# [Work to complete]
Copy out each line of the material below with no changes.

# [Source records]
>>>>
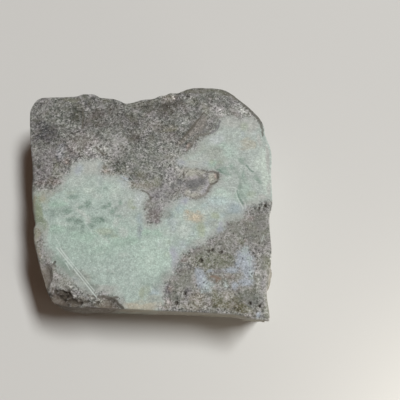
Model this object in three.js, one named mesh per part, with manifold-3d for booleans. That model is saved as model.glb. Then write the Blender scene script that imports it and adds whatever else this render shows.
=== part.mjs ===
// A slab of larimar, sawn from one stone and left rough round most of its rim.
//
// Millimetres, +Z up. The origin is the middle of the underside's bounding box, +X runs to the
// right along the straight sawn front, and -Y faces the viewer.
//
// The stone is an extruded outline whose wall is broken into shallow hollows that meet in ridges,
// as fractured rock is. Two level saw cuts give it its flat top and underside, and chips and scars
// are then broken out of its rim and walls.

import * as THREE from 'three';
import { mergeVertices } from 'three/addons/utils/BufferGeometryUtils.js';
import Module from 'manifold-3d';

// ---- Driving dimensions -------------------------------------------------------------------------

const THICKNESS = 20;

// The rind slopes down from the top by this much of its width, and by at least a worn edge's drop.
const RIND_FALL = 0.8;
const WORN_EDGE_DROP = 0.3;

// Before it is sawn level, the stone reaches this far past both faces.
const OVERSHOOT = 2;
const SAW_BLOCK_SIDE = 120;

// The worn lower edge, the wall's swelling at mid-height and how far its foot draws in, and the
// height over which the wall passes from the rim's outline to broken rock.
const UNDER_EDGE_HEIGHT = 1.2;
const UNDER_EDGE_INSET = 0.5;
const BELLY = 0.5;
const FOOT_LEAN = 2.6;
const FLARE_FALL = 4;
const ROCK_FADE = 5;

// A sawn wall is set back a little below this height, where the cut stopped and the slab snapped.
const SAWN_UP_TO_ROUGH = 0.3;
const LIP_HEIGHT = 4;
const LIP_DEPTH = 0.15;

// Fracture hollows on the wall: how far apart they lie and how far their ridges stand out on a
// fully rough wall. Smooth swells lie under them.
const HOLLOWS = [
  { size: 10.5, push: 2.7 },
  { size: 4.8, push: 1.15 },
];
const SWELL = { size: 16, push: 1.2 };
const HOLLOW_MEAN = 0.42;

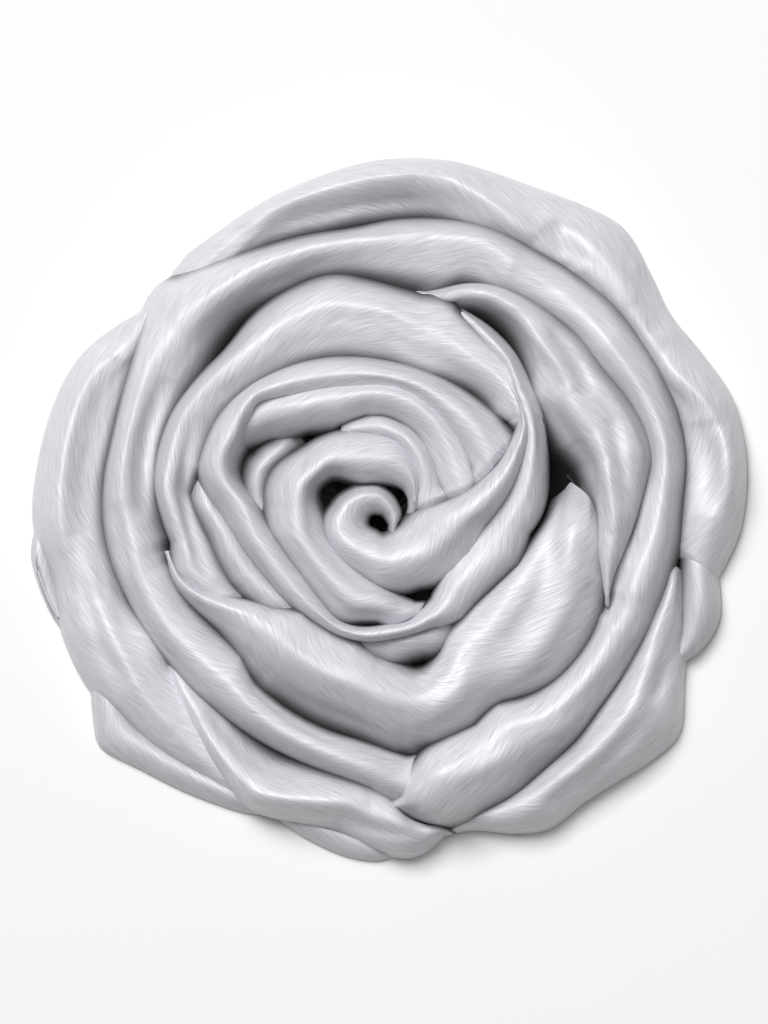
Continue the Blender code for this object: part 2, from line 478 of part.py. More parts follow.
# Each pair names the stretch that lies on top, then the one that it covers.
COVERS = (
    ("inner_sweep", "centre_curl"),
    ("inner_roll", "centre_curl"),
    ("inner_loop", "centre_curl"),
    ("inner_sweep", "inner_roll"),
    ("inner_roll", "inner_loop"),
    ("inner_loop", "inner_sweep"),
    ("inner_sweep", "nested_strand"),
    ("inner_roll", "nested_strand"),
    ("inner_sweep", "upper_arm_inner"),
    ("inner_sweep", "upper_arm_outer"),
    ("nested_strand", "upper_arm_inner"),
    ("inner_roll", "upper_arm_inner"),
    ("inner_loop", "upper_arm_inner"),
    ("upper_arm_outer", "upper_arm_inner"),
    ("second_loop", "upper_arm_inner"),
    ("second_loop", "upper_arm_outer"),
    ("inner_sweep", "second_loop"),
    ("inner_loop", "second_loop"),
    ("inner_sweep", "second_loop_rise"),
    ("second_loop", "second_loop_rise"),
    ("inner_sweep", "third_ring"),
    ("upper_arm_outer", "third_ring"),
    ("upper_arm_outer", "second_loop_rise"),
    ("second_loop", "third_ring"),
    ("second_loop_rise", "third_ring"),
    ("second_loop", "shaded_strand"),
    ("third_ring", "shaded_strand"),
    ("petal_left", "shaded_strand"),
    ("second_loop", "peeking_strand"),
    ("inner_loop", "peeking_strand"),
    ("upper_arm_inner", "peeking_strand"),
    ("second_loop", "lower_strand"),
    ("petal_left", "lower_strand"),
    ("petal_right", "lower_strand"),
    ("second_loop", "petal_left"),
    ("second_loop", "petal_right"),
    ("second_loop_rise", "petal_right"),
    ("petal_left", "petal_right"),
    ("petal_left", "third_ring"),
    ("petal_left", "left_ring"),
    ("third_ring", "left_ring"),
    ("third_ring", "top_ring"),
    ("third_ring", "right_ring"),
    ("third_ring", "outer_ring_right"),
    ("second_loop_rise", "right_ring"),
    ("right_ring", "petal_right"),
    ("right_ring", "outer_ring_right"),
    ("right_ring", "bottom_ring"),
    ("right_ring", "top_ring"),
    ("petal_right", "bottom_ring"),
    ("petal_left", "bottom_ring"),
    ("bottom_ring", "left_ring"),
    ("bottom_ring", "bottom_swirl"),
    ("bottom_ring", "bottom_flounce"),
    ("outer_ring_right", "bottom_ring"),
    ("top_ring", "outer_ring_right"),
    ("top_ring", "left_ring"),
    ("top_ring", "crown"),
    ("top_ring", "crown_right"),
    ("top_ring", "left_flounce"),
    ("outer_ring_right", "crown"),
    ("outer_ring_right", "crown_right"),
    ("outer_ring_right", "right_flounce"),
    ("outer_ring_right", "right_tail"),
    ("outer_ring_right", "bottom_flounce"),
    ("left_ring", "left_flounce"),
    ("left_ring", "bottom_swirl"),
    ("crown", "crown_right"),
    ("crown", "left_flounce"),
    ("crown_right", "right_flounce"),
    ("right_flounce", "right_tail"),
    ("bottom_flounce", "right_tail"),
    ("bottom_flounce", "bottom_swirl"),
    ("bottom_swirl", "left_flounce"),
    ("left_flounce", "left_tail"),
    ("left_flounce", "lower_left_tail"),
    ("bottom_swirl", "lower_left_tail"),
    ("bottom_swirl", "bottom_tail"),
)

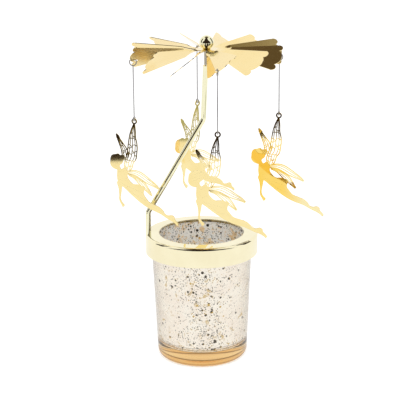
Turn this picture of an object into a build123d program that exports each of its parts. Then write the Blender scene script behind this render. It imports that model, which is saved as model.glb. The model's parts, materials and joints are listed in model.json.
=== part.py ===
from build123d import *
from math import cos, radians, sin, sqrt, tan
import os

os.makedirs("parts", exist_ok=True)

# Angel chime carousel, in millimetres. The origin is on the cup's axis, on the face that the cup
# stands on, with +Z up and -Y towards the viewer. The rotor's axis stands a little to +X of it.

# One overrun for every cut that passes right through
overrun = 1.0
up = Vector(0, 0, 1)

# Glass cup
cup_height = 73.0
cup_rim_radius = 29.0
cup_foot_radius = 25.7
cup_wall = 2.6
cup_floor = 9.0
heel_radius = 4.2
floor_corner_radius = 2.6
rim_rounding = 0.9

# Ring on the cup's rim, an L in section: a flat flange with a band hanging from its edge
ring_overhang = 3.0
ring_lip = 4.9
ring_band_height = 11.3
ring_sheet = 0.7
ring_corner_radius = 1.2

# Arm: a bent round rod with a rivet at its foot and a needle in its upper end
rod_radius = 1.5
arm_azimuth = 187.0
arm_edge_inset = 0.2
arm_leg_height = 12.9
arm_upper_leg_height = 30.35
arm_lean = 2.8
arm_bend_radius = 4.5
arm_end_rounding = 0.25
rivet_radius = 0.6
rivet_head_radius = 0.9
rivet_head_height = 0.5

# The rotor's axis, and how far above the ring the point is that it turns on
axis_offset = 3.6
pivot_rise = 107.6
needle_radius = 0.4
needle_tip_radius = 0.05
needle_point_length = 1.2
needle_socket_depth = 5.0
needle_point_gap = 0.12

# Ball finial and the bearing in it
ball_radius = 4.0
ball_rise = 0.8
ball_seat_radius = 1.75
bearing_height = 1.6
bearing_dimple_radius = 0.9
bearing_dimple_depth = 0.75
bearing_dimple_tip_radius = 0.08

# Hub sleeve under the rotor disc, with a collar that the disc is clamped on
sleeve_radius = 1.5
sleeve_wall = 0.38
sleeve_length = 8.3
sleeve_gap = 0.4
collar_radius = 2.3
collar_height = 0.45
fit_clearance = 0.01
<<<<
# [Worked solution]
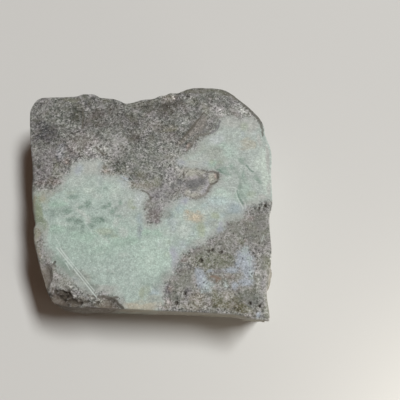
Model this object in three.js, one named mesh per part, with manifold-3d for booleans. That model is saved as model.glb. Then write the Blender scene script that imports it and adds whatever else this render shows.
=== part.mjs ===
// A slab of larimar, sawn from one stone and left rough round most of its rim.
//
// Millimetres, +Z up. The origin is the middle of the underside's bounding box, +X runs to the
// right along the straight sawn front, and -Y faces the viewer.
//
// The stone is an extruded outline whose wall is broken into shallow hollows that meet in ridges,
// as fractured rock is. Two level saw cuts give it its flat top and underside, and chips and scars
// are then broken out of its rim and walls.

import * as THREE from 'three';
import { mergeVertices } from 'three/addons/utils/BufferGeometryUtils.js';
import Module from 'manifold-3d';

// ---- Driving dimensions -------------------------------------------------------------------------

const THICKNESS = 20;

// The rind slopes down from the top by this much of its width, and by at least a worn edge's drop.
const RIND_FALL = 0.8;
const WORN_EDGE_DROP = 0.3;

// Before it is sawn level, the stone reaches this far past both faces.
const OVERSHOOT = 2;
const SAW_BLOCK_SIDE = 120;

// The worn lower edge, the wall's swelling at mid-height and how far its foot draws in, and the
// height over which the wall passes from the rim's outline to broken rock.
const UNDER_EDGE_HEIGHT = 1.2;
const UNDER_EDGE_INSET = 0.5;
const BELLY = 0.5;
const FOOT_LEAN = 2.6;
const FLARE_FALL = 4;
const ROCK_FADE = 5;

// A sawn wall is set back a little below this height, where the cut stopped and the slab snapped.
const SAWN_UP_TO_ROUGH = 0.3;
const LIP_HEIGHT = 4;
const LIP_DEPTH = 0.15;

// Fracture hollows on the wall: how far apart they lie and how far their ridges stand out on a
// fully rough wall. Smooth swells lie under them.
const HOLLOWS = [
  { size: 10.5, push: 2.7 },
  { size: 4.8, push: 1.15 },
];
const SWELL = { size: 16, push: 1.2 };
const HOLLOW_MEAN = 0.42;

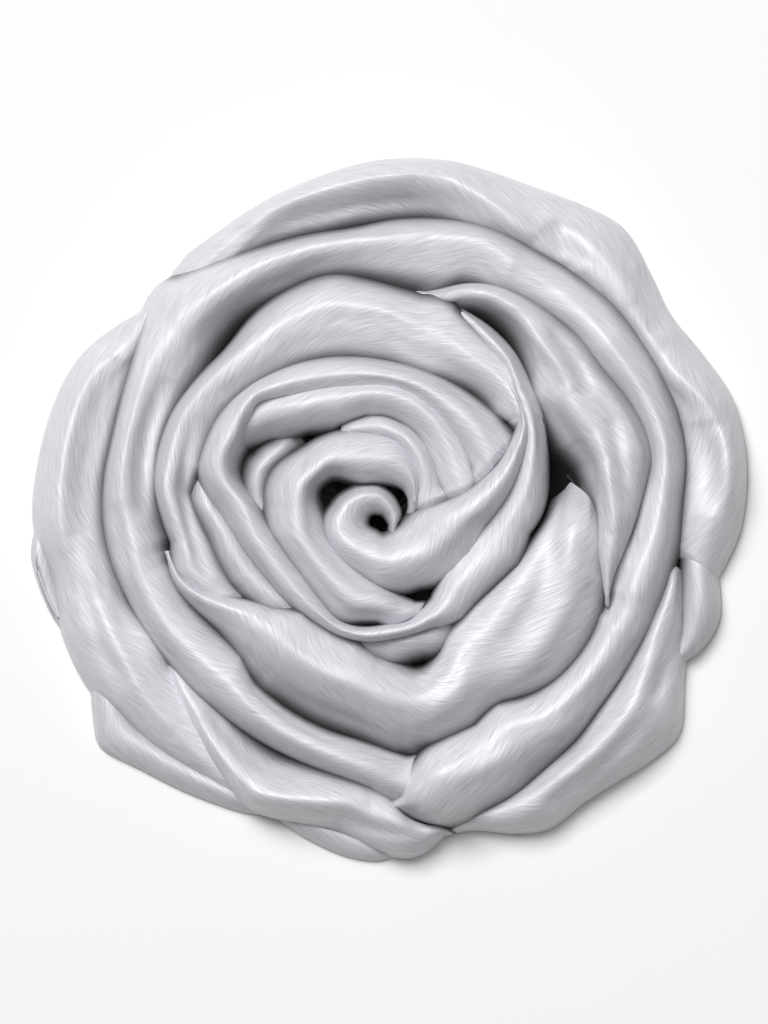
Continue the Blender code for this object: part 2, from line 478 of part.py. More parts follow.
# Each pair names the stretch that lies on top, then the one that it covers.
COVERS = (
    ("inner_sweep", "centre_curl"),
    ("inner_roll", "centre_curl"),
    ("inner_loop", "centre_curl"),
    ("inner_sweep", "inner_roll"),
    ("inner_roll", "inner_loop"),
    ("inner_loop", "inner_sweep"),
    ("inner_sweep", "nested_strand"),
    ("inner_roll", "nested_strand"),
    ("inner_sweep", "upper_arm_inner"),
    ("inner_sweep", "upper_arm_outer"),
    ("nested_strand", "upper_arm_inner"),
    ("inner_roll", "upper_arm_inner"),
    ("inner_loop", "upper_arm_inner"),
    ("upper_arm_outer", "upper_arm_inner"),
    ("second_loop", "upper_arm_inner"),
    ("second_loop", "upper_arm_outer"),
    ("inner_sweep", "second_loop"),
    ("inner_loop", "second_loop"),
    ("inner_sweep", "second_loop_rise"),
    ("second_loop", "second_loop_rise"),
    ("inner_sweep", "third_ring"),
    ("upper_arm_outer", "third_ring"),
    ("upper_arm_outer", "second_loop_rise"),
    ("second_loop", "third_ring"),
    ("second_loop_rise", "third_ring"),
    ("second_loop", "shaded_strand"),
    ("third_ring", "shaded_strand"),
    ("petal_left", "shaded_strand"),
    ("second_loop", "peeking_strand"),
    ("inner_loop", "peeking_strand"),
    ("upper_arm_inner", "peeking_strand"),
    ("second_loop", "lower_strand"),
    ("petal_left", "lower_strand"),
    ("petal_right", "lower_strand"),
    ("second_loop", "petal_left"),
    ("second_loop", "petal_right"),
    ("second_loop_rise", "petal_right"),
    ("petal_left", "petal_right"),
    ("petal_left", "third_ring"),
    ("petal_left", "left_ring"),
    ("third_ring", "left_ring"),
    ("third_ring", "top_ring"),
    ("third_ring", "right_ring"),
    ("third_ring", "outer_ring_right"),
    ("second_loop_rise", "right_ring"),
    ("right_ring", "petal_right"),
    ("right_ring", "outer_ring_right"),
    ("right_ring", "bottom_ring"),
    ("right_ring", "top_ring"),
    ("petal_right", "bottom_ring"),
    ("petal_left", "bottom_ring"),
    ("bottom_ring", "left_ring"),
    ("bottom_ring", "bottom_swirl"),
    ("bottom_ring", "bottom_flounce"),
    ("outer_ring_right", "bottom_ring"),
    ("top_ring", "outer_ring_right"),
    ("top_ring", "left_ring"),
    ("top_ring", "crown"),
    ("top_ring", "crown_right"),
    ("top_ring", "left_flounce"),
    ("outer_ring_right", "crown"),
    ("outer_ring_right", "crown_right"),
    ("outer_ring_right", "right_flounce"),
    ("outer_ring_right", "right_tail"),
    ("outer_ring_right", "bottom_flounce"),
    ("left_ring", "left_flounce"),
    ("left_ring", "bottom_swirl"),
    ("crown", "crown_right"),
    ("crown", "left_flounce"),
    ("crown_right", "right_flounce"),
    ("right_flounce", "right_tail"),
    ("bottom_flounce", "right_tail"),
    ("bottom_flounce", "bottom_swirl"),
    ("bottom_swirl", "left_flounce"),
    ("left_flounce", "left_tail"),
    ("left_flounce", "lower_left_tail"),
    ("bottom_swirl", "lower_left_tail"),
    ("bottom_swirl", "bottom_tail"),
)

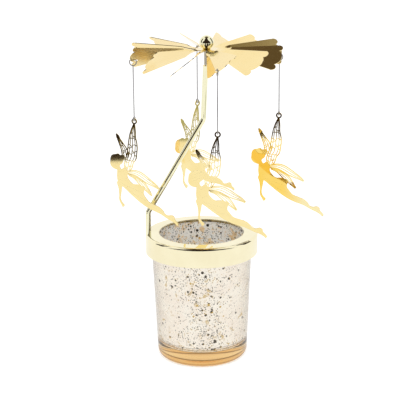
Turn this picture of an object into a build123d program that exports each of its parts. Then write the Blender scene script behind this render. It imports that model, which is saved as model.glb. The model's parts, materials and joints are listed in model.json.
=== part.py ===
from build123d import *
from math import cos, radians, sin, sqrt, tan
import os

os.makedirs("parts", exist_ok=True)

# Angel chime carousel, in millimetres. The origin is on the cup's axis, on the face that the cup
# stands on, with +Z up and -Y towards the viewer. The rotor's axis stands a little to +X of it.

# One overrun for every cut that passes right through
overrun = 1.0
up = Vector(0, 0, 1)

# Glass cup
cup_height = 73.0
cup_rim_radius = 29.0
cup_foot_radius = 25.7
cup_wall = 2.6
cup_floor = 9.0
heel_radius = 4.2
floor_corner_radius = 2.6
rim_rounding = 0.9

# Ring on the cup's rim, an L in section: a flat flange with a band hanging from its edge
ring_overhang = 3.0
ring_lip = 4.9
ring_band_height = 11.3
ring_sheet = 0.7
ring_corner_radius = 1.2

# Arm: a bent round rod with a rivet at its foot and a needle in its upper end
rod_radius = 1.5
arm_azimuth = 187.0
arm_edge_inset = 0.2
arm_leg_height = 12.9
arm_upper_leg_height = 30.35
arm_lean = 2.8
arm_bend_radius = 4.5
arm_end_rounding = 0.25
rivet_radius = 0.6
rivet_head_radius = 0.9
rivet_head_height = 0.5

# The rotor's axis, and how far above the ring the point is that it turns on
axis_offset = 3.6
pivot_rise = 107.6
needle_radius = 0.4
needle_tip_radius = 0.05
needle_point_length = 1.2
needle_socket_depth = 5.0
needle_point_gap = 0.12

# Ball finial and the bearing in it
ball_radius = 4.0
ball_rise = 0.8
ball_seat_radius = 1.75
bearing_height = 1.6
bearing_dimple_radius = 0.9
bearing_dimple_depth = 0.75
bearing_dimple_tip_radius = 0.08

# Hub sleeve under the rotor disc, with a collar that the disc is clamped on
sleeve_radius = 1.5
sleeve_wall = 0.38
sleeve_length = 8.3
sleeve_gap = 0.4
collar_radius = 2.3
collar_height = 0.45
fit_clearance = 0.01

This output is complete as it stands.